Some of that is with his jumper, which looked excellent against the Raptors and Knicks after not looking so great earlier in the season. His shooting motion has a lot of moving parts, especially off the dribble, which explains why it can be so inconsistent. But when he gets this kind of balance, arc and follow through, he'll get good results.


But a lot of that growth is in his playmaking. Wall's always had great speed, but he's now seeing several steps ahead, anticipating ways to tilt the defense even if he's not getting the primary assist. Consider what's happening in this screenshot:


This looks like an ill-fated isolation attempt first glance, the kind of "hero ball" Wall is not suited to fill. Indeed, Wall has already waived Marcin Gortat away after he tried to come set a screen. But as it turns out, Wall is not looking to take Andrea Bargnani off the dribble here. He's spotted that the Knicks help defenders seem confused and is trying to figure out how to take advantage of it.
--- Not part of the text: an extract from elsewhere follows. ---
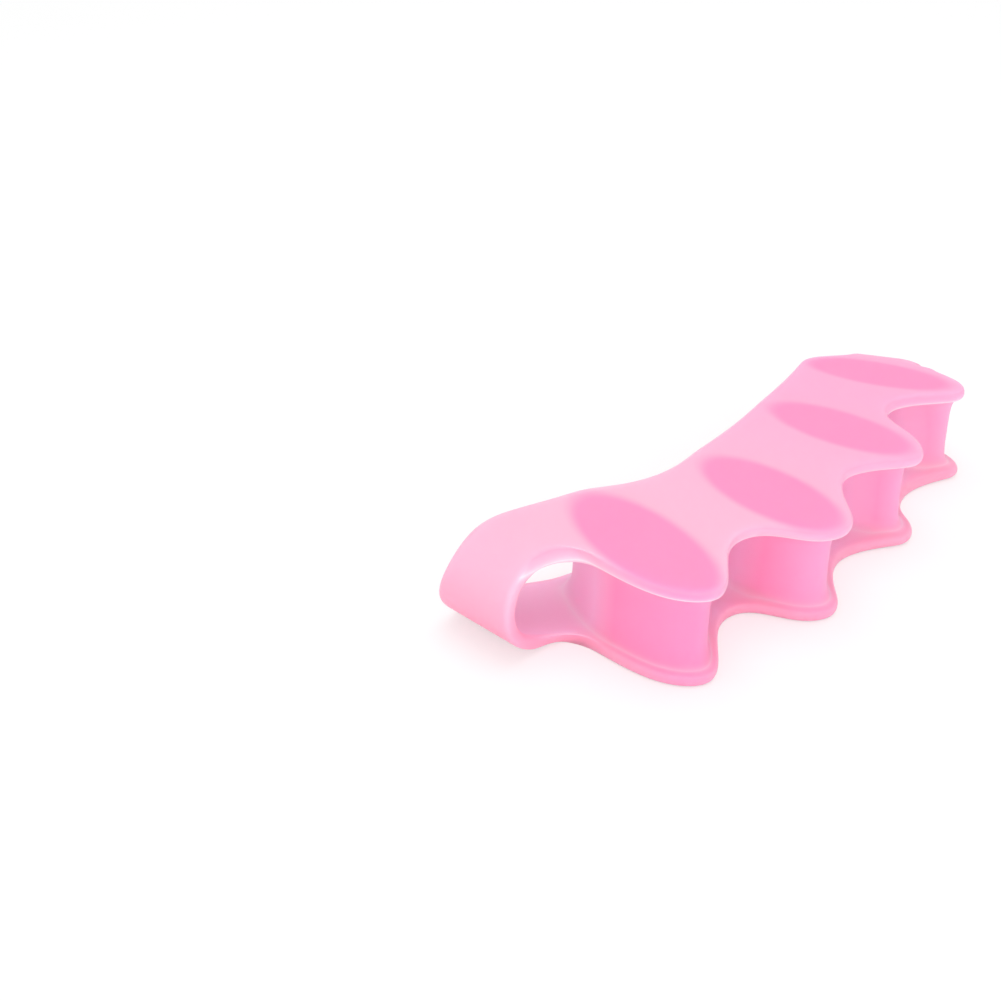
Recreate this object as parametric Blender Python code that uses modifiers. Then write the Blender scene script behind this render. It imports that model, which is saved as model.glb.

And ultimately, this is what he decides.


Wall and Gortat make eye contact, and Gortat comes to set a backscreen on Pablo Prigioni, who is guarding Bradley Beal. Yet, the goal here isn't to get the ball to Beal specifically. Wall knows the scrambled Knick help defenders will have trouble rotating, and thus he's set up the floor balance so that a pass to Beal will set up a subsequent ball rotation to Martell Webster in the opposite corner. Wall can't pass to Webster directly, but he can have one teammate clear out Beal's man for a screen to open a passing lane and convince Webster's man to help.

Sure enough, once Gortat's flare screen opens the pass to Beal, Webster's man, J.R. Smith, freaks out, comes to stop Beal and leaves Webster, one of the league's deadliest corner shooters, all alone.
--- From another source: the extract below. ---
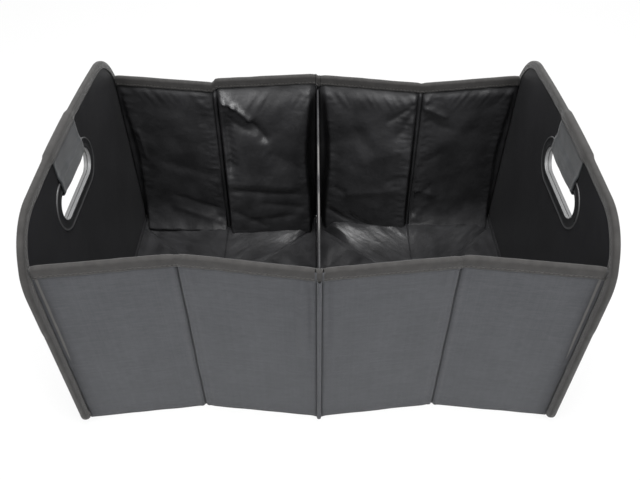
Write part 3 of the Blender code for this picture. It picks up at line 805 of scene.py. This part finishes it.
def add_end_tape(side):
    """The tape sewn all round an end panel's edge."""
    seed = SIDES[side] * 13
    half = END_THICKNESS / 2 + 0.0003 + TAPE_THICKNESS / 2
    radius = 0.0021
    across_tape = tape_length(half, END_TAPE_WIDTH, radius)
    length = end_outline_length()

    def place(around, share):
        across, down = tape_section(around, half, END_TAPE_WIDTH, radius)
        turn = share * 2 * math.pi
        wave = rough((math.cos(turn) * 0.2, math.sin(turn) * 0.2, 0), 0.018, seed)
        low = ease(down / END_TAPE_WIDTH)
        down += 0.0005 * wave * low
        y, z = end_outline_inset(share, down + TAPE_THICKNESS / 2)
        over_wrap = ease((WRAP_WIDTH / 2 + 0.005 - abs(y - SLOT_CENTRE_Y)) / 0.007) if z > 0.2 else 0.0
        leg = min(1.0, abs(across) / half)
        across += math.copysign((0.00025 + 0.0002 * wave + 0.0013 * over_wrap) * low * leg, across)
        across += math.copysign(0.0009 * over_wrap * (1 - low) * leg, across)
        corner = ease((z - 0.150) / 0.012) * ease((0.238 - z) / 0.012) if abs(y) > 0.15 else 0.0
        y += math.copysign(0.0010 * corner * (1 - low), y)
        return end_point(side, END_THICKNESS / 2 + across, y, z + 0.0012 * over_wrap * (1 - low))

    shape = cloth_grid(24, 300, (across_tape, length), place)
    bmesh.ops.remove_doubles(shape, verts=shape.verts, dist=0.00002)
    tape = make_piece(shape, f"{side}_end_tape", "binding")
    mirror_tape_pattern(tape, across_tape)
    thicken(tape, TAPE_THICKNESS, 0.0)
    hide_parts(f"{side}_end_binding")
    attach(tape, f"{side}_end")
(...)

Webster knocked the shot down and Wall manufactured something out of nothing.

Sure, this was bad defense, but that's not really the point. It became bad defense because Wall studied the Knicks' jumbled alignment and created a multi-pronged plan out of thin air to exploit it. He processed several rotations in advance and determined that if he manipulated his teammates just the right way, he could get his corner three-point shooter a wide-open look.

For his efforts, he received zero stats in the box score. If you're wondering why Wall leads the lead in secondary assists per game, according to now-public SportVU data, this is why.

Wall's pick and roll play has also taken a step forward. Here, the addition of Marcin Gortat has paid off big time. Gortat is one of the league's best rollers, with expert timing and soft hands to catch any passes. His addition made it necessary for Wall to develop patience and figure out ways to draw help defenders to him so he could take advantage of Gortat's skills.

Gortat, and Nene to a lesser extent, has also allowed Wall to unleash his skills on transition drag screens. Rather than always charging towards the rim, Wall is now veering into his bigs on the break, creating pick and roll finishes on the fly before the defense gets set. For example:


And for example:


That second one included a nifty hesitation dribble to get by J.J. Barea and draw Dante Cunningham to open up the pass to Nene. Again: a sign of growth.

No question, Wall's ultimate success requires that he continue to improve as a shooter, and we need more than two good games to say that's fixed. Even his shockingly-not-terrible three-point shooting has come in a small sample of attempts.

But Wall's now reached the point where he can control games without that jumper falling. He shot 5-17 against Minnesota on Tuesday, but still conducted a 104-100 win with 16 assists and one turnover. That's happening because he's learning the balance of when to attack and when to facilitate, when to push in transition, how to change speeds and how to use different movements to set up what he wants instead of just taking what the defense wants.

The process of putting it all together takes time for young point guards. Wall is getting closer to the end goal.